DATASET EXCERPT -
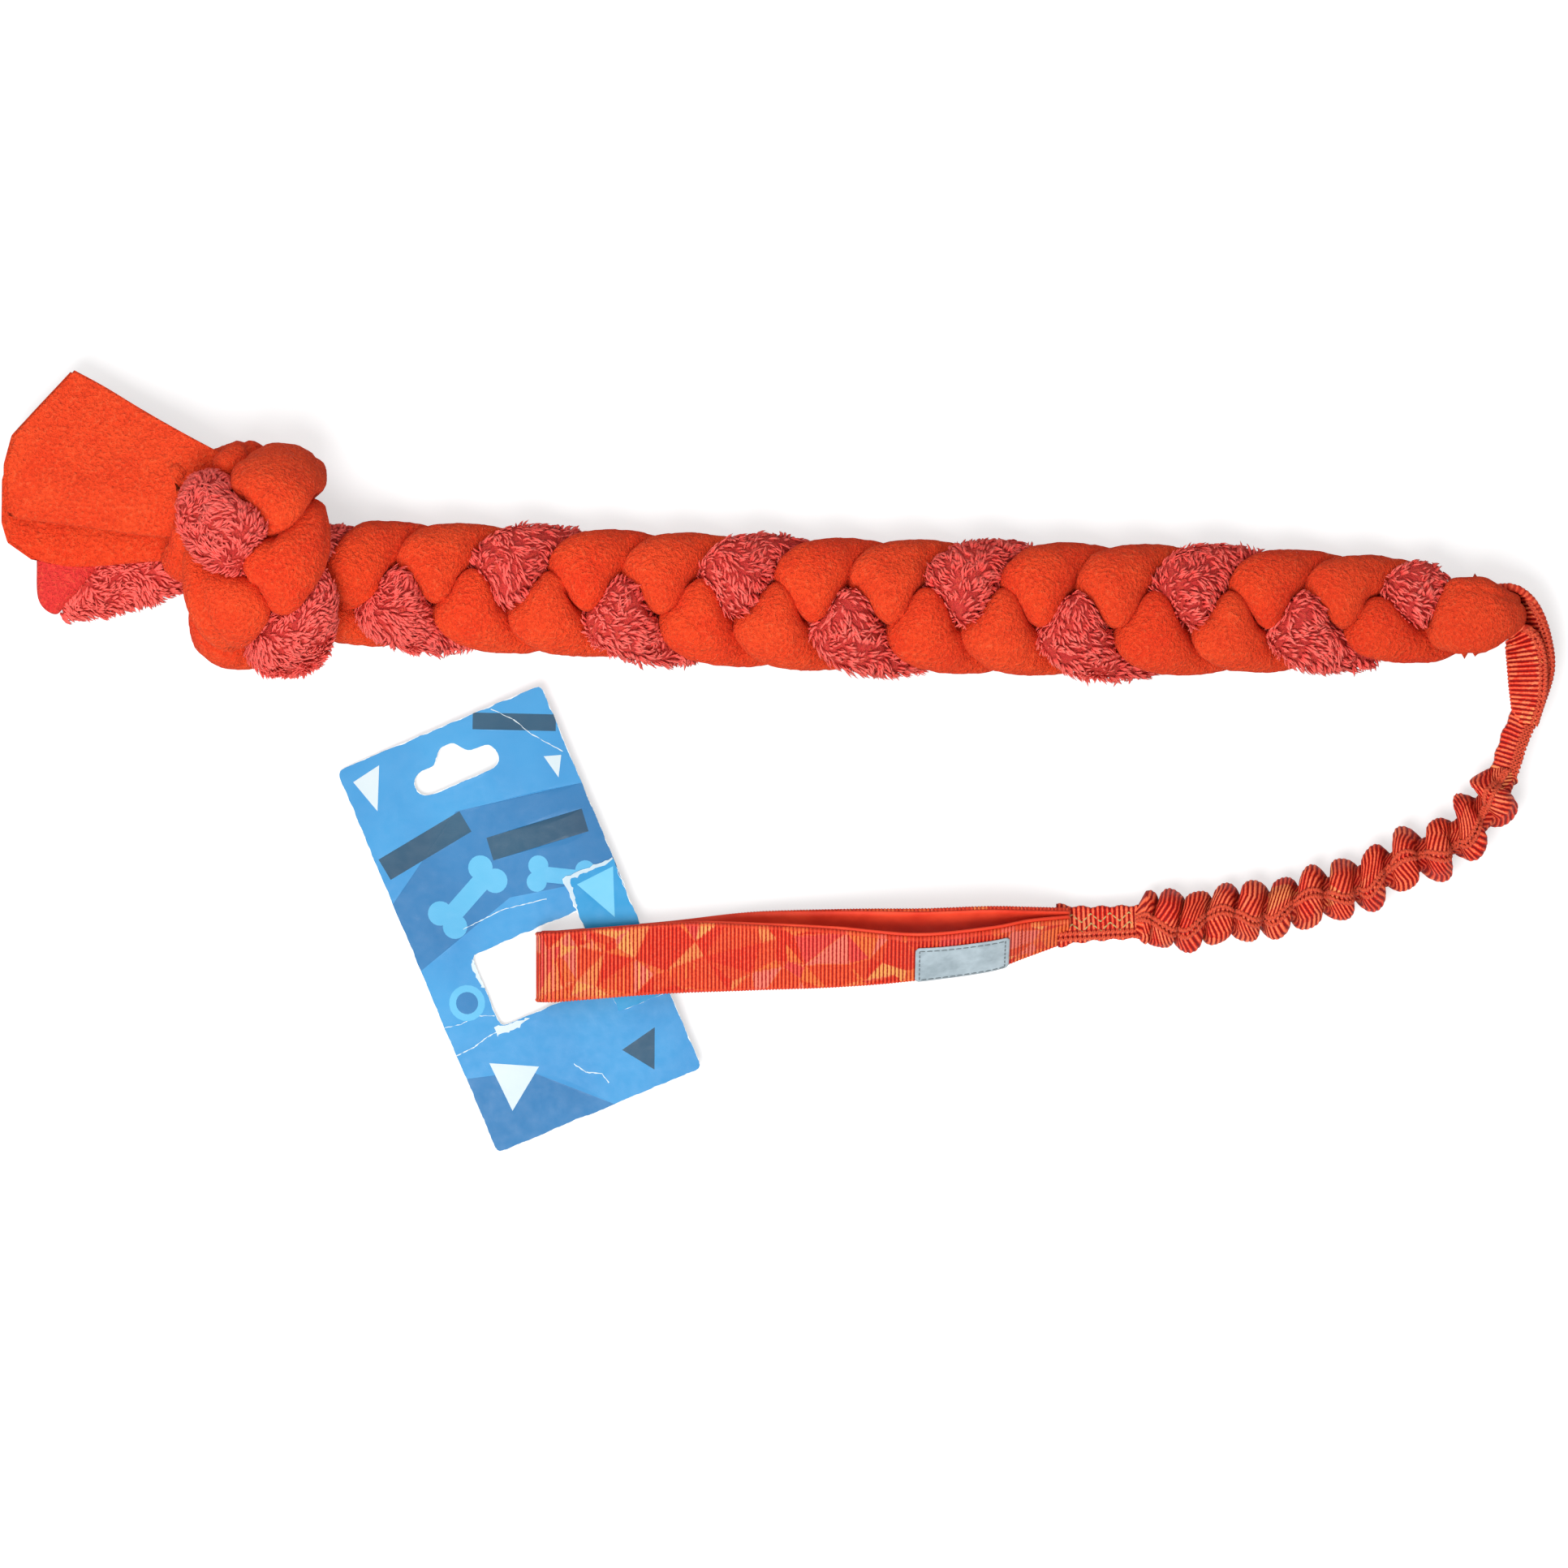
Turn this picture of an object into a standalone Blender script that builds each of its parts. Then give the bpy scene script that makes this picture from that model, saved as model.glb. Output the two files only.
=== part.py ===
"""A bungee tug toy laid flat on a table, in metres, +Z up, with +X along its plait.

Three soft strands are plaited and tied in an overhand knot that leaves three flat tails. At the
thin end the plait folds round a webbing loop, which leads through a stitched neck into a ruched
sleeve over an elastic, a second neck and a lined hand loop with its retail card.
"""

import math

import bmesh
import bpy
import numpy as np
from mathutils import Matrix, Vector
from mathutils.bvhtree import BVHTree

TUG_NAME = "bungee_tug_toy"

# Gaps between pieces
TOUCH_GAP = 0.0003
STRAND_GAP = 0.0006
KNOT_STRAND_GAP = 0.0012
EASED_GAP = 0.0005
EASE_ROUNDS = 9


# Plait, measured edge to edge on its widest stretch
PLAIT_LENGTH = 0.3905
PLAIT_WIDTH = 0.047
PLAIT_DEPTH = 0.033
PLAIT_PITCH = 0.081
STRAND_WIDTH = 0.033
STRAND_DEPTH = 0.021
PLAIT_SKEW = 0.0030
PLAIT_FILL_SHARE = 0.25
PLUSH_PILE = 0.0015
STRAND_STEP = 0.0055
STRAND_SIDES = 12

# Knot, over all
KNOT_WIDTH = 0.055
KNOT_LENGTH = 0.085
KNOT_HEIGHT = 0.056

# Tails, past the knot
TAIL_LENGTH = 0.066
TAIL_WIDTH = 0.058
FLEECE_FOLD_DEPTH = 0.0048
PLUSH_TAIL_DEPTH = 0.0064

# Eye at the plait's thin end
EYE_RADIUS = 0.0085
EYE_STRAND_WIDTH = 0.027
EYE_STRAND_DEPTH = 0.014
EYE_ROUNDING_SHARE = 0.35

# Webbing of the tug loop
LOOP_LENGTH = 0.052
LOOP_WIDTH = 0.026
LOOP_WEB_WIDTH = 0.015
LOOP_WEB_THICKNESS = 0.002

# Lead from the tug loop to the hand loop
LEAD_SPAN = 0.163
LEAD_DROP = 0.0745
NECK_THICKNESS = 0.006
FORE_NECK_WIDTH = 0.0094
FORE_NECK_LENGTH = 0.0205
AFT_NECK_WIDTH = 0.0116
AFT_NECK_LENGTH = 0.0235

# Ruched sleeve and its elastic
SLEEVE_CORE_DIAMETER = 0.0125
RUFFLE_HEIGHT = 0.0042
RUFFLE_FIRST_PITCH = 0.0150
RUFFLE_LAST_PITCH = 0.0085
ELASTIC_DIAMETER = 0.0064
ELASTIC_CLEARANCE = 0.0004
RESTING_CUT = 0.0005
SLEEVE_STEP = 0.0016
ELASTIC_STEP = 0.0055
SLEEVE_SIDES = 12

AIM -
Repeat the lines above exactly.

RESPONSE TO THIS TASK -
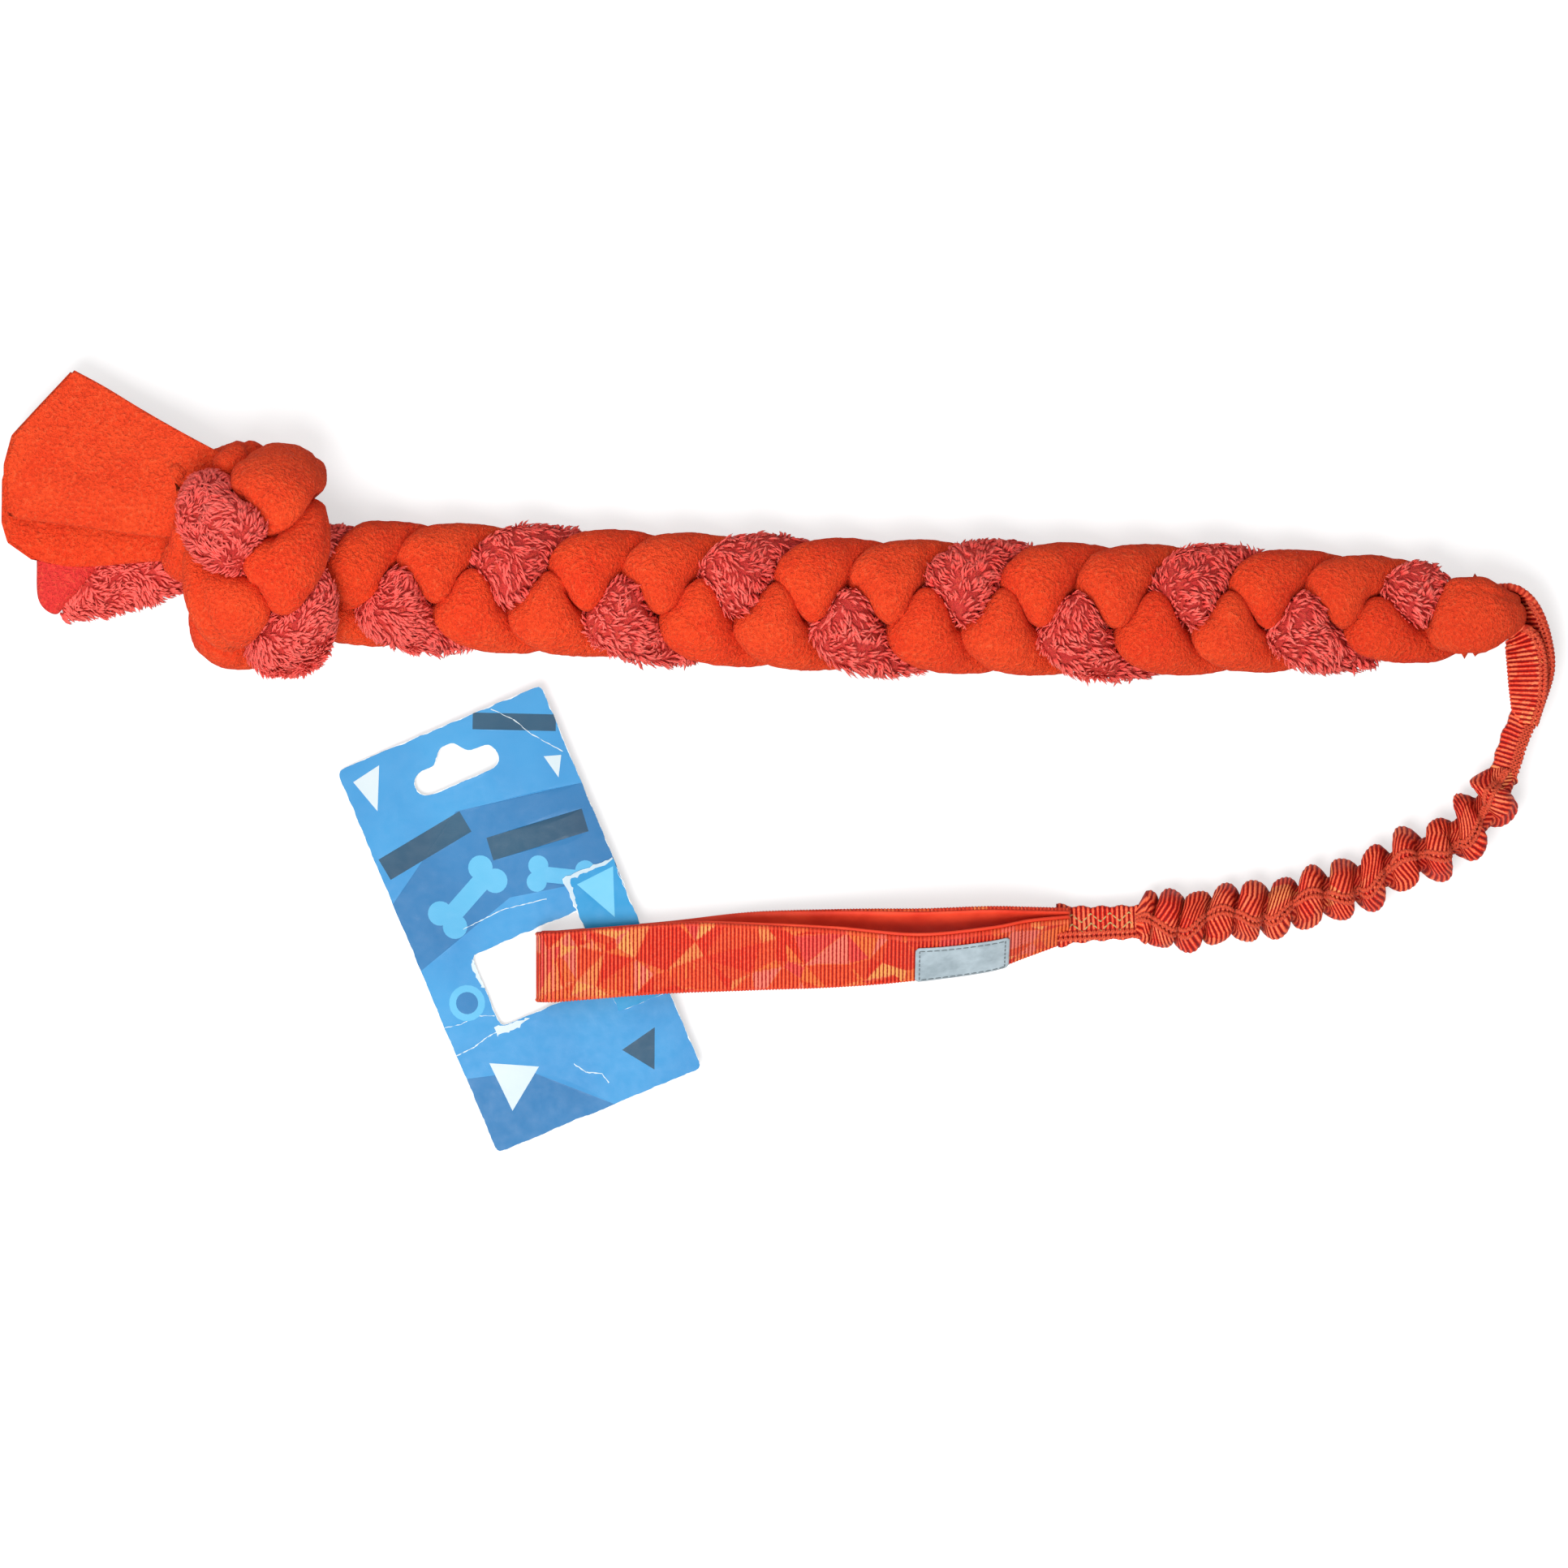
Turn this picture of an object into a standalone Blender script that builds each of its parts. Then give the bpy scene script that makes this picture from that model, saved as model.glb. Output the two files only.
=== part.py ===
"""A bungee tug toy laid flat on a table, in metres, +Z up, with +X along its plait.

Three soft strands are plaited and tied in an overhand knot that leaves three flat tails. At the
thin end the plait folds round a webbing loop, which leads through a stitched neck into a ruched
sleeve over an elastic, a second neck and a lined hand loop with its retail card.
"""

import math

import bmesh
import bpy
import numpy as np
from mathutils import Matrix, Vector
from mathutils.bvhtree import BVHTree

TUG_NAME = "bungee_tug_toy"

# Gaps between pieces
TOUCH_GAP = 0.0003
STRAND_GAP = 0.0006
KNOT_STRAND_GAP = 0.0012
EASED_GAP = 0.0005
EASE_ROUNDS = 9


# Plait, measured edge to edge on its widest stretch
PLAIT_LENGTH = 0.3905
PLAIT_WIDTH = 0.047
PLAIT_DEPTH = 0.033
PLAIT_PITCH = 0.081
STRAND_WIDTH = 0.033
STRAND_DEPTH = 0.021
PLAIT_SKEW = 0.0030
PLAIT_FILL_SHARE = 0.25
PLUSH_PILE = 0.0015
STRAND_STEP = 0.0055
STRAND_SIDES = 12

# Knot, over all
KNOT_WIDTH = 0.055
KNOT_LENGTH = 0.085
KNOT_HEIGHT = 0.056

# Tails, past the knot
TAIL_LENGTH = 0.066
TAIL_WIDTH = 0.058
FLEECE_FOLD_DEPTH = 0.0048
PLUSH_TAIL_DEPTH = 0.0064

# Eye at the plait's thin end
EYE_RADIUS = 0.0085
EYE_STRAND_WIDTH = 0.027
EYE_STRAND_DEPTH = 0.014
EYE_ROUNDING_SHARE = 0.35

# Webbing of the tug loop
LOOP_LENGTH = 0.052
LOOP_WIDTH = 0.026
LOOP_WEB_WIDTH = 0.015
LOOP_WEB_THICKNESS = 0.002

# Lead from the tug loop to the hand loop
LEAD_SPAN = 0.163
LEAD_DROP = 0.0745
NECK_THICKNESS = 0.006
FORE_NECK_WIDTH = 0.0094
FORE_NECK_LENGTH = 0.0205
AFT_NECK_WIDTH = 0.0116
AFT_NECK_LENGTH = 0.0235

# Ruched sleeve and its elastic
SLEEVE_CORE_DIAMETER = 0.0125
RUFFLE_HEIGHT = 0.0042
RUFFLE_FIRST_PITCH = 0.0150
RUFFLE_LAST_PITCH = 0.0085
ELASTIC_DIAMETER = 0.0064
ELASTIC_CLEARANCE = 0.0004
RESTING_CUT = 0.0005
SLEEVE_STEP = 0.0016
ELASTIC_STEP = 0.0055
SLEEVE_SIDES = 12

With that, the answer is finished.